In the /boot/grub directory (as root) edit the grub.conf file and add to the end the following entry replacing sda1 with your boot device and replacing lev0201.dklevine.com with the address of your master machine.

title Yarrow
        root (hd0,0)
        kernel /vmlinuz-yarrow  ks=hd:sda1:/ks.cfg vnc vncconnect=lev0201.dklevine.com ramdisk_size=8192
        initrd /initrd-yarrow.img


Copy this file to /boot/grub/grub.bak, then edit it again. There will be a line


default=n

This refers to the entry that will boot automatically. The first entry is numbered 0. Determine which entry is your new entry, say m, and change the line to read

default=m

Remark 1: You can delete the ks and vnc vncconnect options and not bother with resetting default if you are going to do the install using keyboard and screen, and simply want to boot the installation program from grub.

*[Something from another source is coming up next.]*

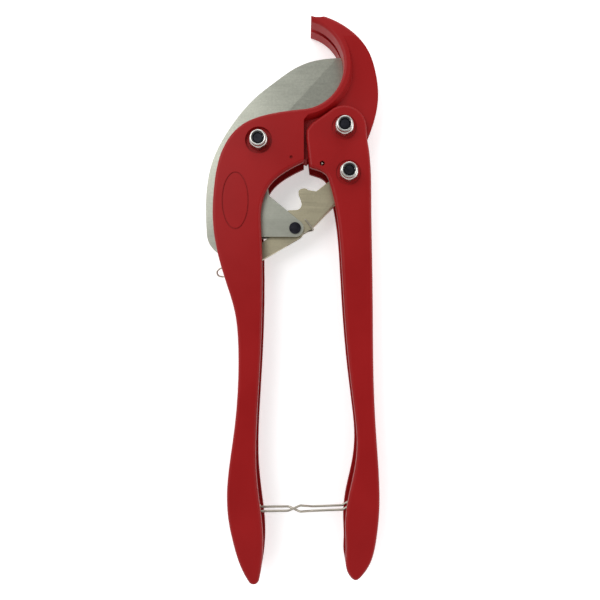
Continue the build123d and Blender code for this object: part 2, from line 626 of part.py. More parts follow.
def latch_wire():
    """One wire bent double: two eyes on the latch pin, a twist, and a bar by the catch."""
    z = LATCH_STRAND_Z
    eye = PIN_RADIUS + WIRE_RADIUS + RUNNING
    x0, y0 = LATCH_PIVOT
    lift = PIN_RADIUS + WIRE_RADIUS + 0.75
    bar = (LATCH_CATCH[0] + 1.8, LATCH_CATCH[1] + lift)
    rise = (LATCH_CATCH[0] - 7.5, LATCH_CATCH[1] + 0.2)
    top = (LATCH_CATCH[0] - 2.5, LATCH_CATCH[1] + lift)
    middle = (x0 + 33.5, y0 + 0.3)
    start = (x0 + eye, y0)
    wire = bent_wire(
        [(*start, z), (middle[0] - 9, middle[1], z), (middle[0], middle[1] + 2.4, 0),
         (middle[0] + 9, middle[1], -z), (*rise, -z), (*top, -z), (*bar, -z),
         (*bar, z), (*top, z), (*rise, z), (middle[0] + 9, middle[1], z),
         (middle[0], middle[1] - 2.4, 0), (middle[0] - 9, middle[1], -z), (*start, -z)],
        [6.0, 4.0, 6.0, 3.0, 2.0, 1.4, 1.4, 2.0, 3.0, 6.0, 4.0, 6.0], WIRE_RADIUS)
    for side in (-1, 1):
        wire += Pos(x0, y0, side * z) * Torus(eye, WIRE_RADIUS)
    return wire


# ---------------------------------------------------------------- the whole tool
FRAME_NUT_SEAT = CASTING_HALF - BLADE_SEAT_DEPTH
FORK_NUT_SEAT = CASTING_HALF - FORK_SEAT_DEPTH


def pieces():
    """Every node's name and its solid or solids."""
    return {
        "frame_casting": frame_casting(),
        "moving_handle": moving_handle(),
        "blade": blade(),
        "tang_plate_front": cheek(1),
        "tang_plate_back": cheek(-1),
        "blade_hub": blade_hub(),
        "tang_spacers": tang_spacers(),
        "link_rivet": rivet(LINK_RIVET, RIVET_HEAD_RADIUS, RIVET_HEAD_HEIGHT),
        "tang_rivets": [rivet(place, RIVET_HEAD_RADIUS, RIVET_HEAD_HEIGHT)
                        for place in TANG_RIVETS],
        "ratchet_link": ratchet_link(),
        "spring_strut": spring_strut(),
        "blade_pivot_bolt": pivot_bolt(BLADE_PIVOT, FRAME_NUT_SEAT),
        "blade_pivot_nut": lock_nut(BLADE_PIVOT, FRAME_NUT_SEAT),
        "handle_pivot_bolt": pivot_bolt(HANDLE_PIVOT, FORK_NUT_SEAT),
        "handle_pivot_nut": lock_nut(HANDLE_PIVOT, FORK_NUT_SEAT),
        "link_pin_bolt": pivot_bolt(LINK_PIN, FORK_NUT_SEAT),
        "link_pin_nut": lock_nut(LINK_PIN, FORK_NUT_SEAT),
        "link_pin_roller": ring(LINK_PIN, ROLLER_RADIUS, BOLT_RADIUS, -8.2, 8.2),
        "handle_pivot_bush": ring(HANDLE_PIVOT, BUSH_RADIUS, BOLT_RADIUS + RUNNING, -8.2, 8.2),
        "link_spring": link_spring(),
        "handle_spring": handle_spring(),
        "closing_spring": closing_spring(),
        "latch_wire": latch_wire(),
        "latch_pin": cross_pin(LATCH_PIVOT, CASTING_HALF),
        "latch_catch": cross_pin(LATCH_CATCH, CASTING_HALF),
    }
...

Remark 2:  The documentation claims that you can start vnc from within the ks.cfg file, but this does not work, start it as a kernel option.


Remark 3: the ramdisk_size=8192 is critical. If you leave it out, the installation program will not have workspace needed to mount drives and everything will fail.


--------now back to the master machine

step 7: run

$vncviewer -listen

on the master machine

-------and finally on the slave machine

step 8: reboot the slave machine, for example

$shutdown -r now

step 9: monitor the installation procedure from the master machine vncviewer. You should have only one option, what to do about grub. Choose the default, which is to upgrade grub. This will make sure after the installation the system will reboot to the upgraded operating system. Use F8 from vncviewer if something goes wrong and you need to reboot the slave.